Content from the Brookings Institution India Center is now archived. After seven years of an impactful partnership, as of September 11, 2020, Brookings India is now the Centre for Social and Economic Progress, an independent public policy institution based in India.

It is a cliché to observe that the South Asian region is the least economically integrated region in the world – all countries in the region have barriers to trade that exceed the developing country average. The Modi government has put the economic dimension at center stage, offering a vision of India as the engine of mutually beneficial regional growth.

Modi brought the “stealth breaktrough” of the previous government – a trilateral discussion on river management, bringing Nepal into the fold – into the open, and obtained parliamentary passage for an amendment to solve the decades-old border problem with Bangladesh. In Sri Lanka, a fresh line of credit for railways, a customs agreement boosted India’s profile in relation to China’s. An efficient response to Nepal’s earthquakes cemented the benevolent role Modi sought to carve out. By acting on ideas that had been around for some time, Modi has made his big idea of an economic overture to the region credible.
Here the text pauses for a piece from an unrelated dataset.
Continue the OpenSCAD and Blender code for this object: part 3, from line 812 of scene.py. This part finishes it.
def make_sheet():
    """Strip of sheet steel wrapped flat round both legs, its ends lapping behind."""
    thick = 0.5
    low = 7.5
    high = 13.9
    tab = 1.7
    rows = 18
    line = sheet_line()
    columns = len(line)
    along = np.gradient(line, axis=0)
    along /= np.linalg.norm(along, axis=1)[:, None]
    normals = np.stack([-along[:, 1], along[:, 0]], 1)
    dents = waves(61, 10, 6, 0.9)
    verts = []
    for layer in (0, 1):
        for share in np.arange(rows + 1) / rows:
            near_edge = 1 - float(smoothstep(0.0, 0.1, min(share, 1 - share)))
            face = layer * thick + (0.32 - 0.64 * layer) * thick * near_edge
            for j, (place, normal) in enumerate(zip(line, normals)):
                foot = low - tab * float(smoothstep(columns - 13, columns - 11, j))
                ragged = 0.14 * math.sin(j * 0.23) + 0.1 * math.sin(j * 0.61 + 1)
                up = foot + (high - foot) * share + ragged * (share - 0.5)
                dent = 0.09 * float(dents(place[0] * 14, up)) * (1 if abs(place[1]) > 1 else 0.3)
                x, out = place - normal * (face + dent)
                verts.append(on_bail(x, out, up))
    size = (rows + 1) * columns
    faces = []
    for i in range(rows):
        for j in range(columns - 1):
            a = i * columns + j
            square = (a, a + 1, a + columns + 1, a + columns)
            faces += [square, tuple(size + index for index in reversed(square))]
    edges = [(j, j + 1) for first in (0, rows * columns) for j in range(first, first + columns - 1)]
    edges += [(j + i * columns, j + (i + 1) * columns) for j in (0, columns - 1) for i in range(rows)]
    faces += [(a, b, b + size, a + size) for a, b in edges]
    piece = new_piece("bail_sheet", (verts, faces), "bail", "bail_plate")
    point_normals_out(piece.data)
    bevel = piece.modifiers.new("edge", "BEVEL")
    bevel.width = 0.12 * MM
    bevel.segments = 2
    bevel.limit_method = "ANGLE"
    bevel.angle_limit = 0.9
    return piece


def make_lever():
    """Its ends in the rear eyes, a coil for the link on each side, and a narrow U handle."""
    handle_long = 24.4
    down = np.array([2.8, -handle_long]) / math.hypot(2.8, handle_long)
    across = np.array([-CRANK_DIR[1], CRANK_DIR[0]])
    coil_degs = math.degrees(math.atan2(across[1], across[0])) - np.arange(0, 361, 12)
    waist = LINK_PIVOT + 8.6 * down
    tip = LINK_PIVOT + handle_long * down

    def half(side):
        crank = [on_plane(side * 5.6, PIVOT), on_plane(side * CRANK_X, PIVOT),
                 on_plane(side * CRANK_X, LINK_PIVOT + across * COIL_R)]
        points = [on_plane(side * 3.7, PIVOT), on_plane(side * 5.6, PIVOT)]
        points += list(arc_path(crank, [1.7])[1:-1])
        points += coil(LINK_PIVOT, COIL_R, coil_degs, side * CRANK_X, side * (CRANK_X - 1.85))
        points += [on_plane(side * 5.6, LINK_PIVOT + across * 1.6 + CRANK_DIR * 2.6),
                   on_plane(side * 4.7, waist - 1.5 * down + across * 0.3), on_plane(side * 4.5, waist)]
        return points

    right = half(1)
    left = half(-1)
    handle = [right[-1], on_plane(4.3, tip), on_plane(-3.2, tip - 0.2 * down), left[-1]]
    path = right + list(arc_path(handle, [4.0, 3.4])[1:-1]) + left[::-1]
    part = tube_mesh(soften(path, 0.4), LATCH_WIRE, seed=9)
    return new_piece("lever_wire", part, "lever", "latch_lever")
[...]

Pakistan has been largely left out of this effort to advance Modi’s economic vision due to the stagnation in India-Pakistan relations. The best chance of success on this front is joint Indian and Pakistani authorship of first steps toward greater economic connection through back channel dialogue by trusted official emissaries. The details are relatively unimportant – non-discriminatory trade, an understanding on removing non-tariff barriers or expanded land travel could be a start. India and Pakistan will not trust each other quickly, but Modi’s vision of a prosperous South Asia will be incomplete without this relationship.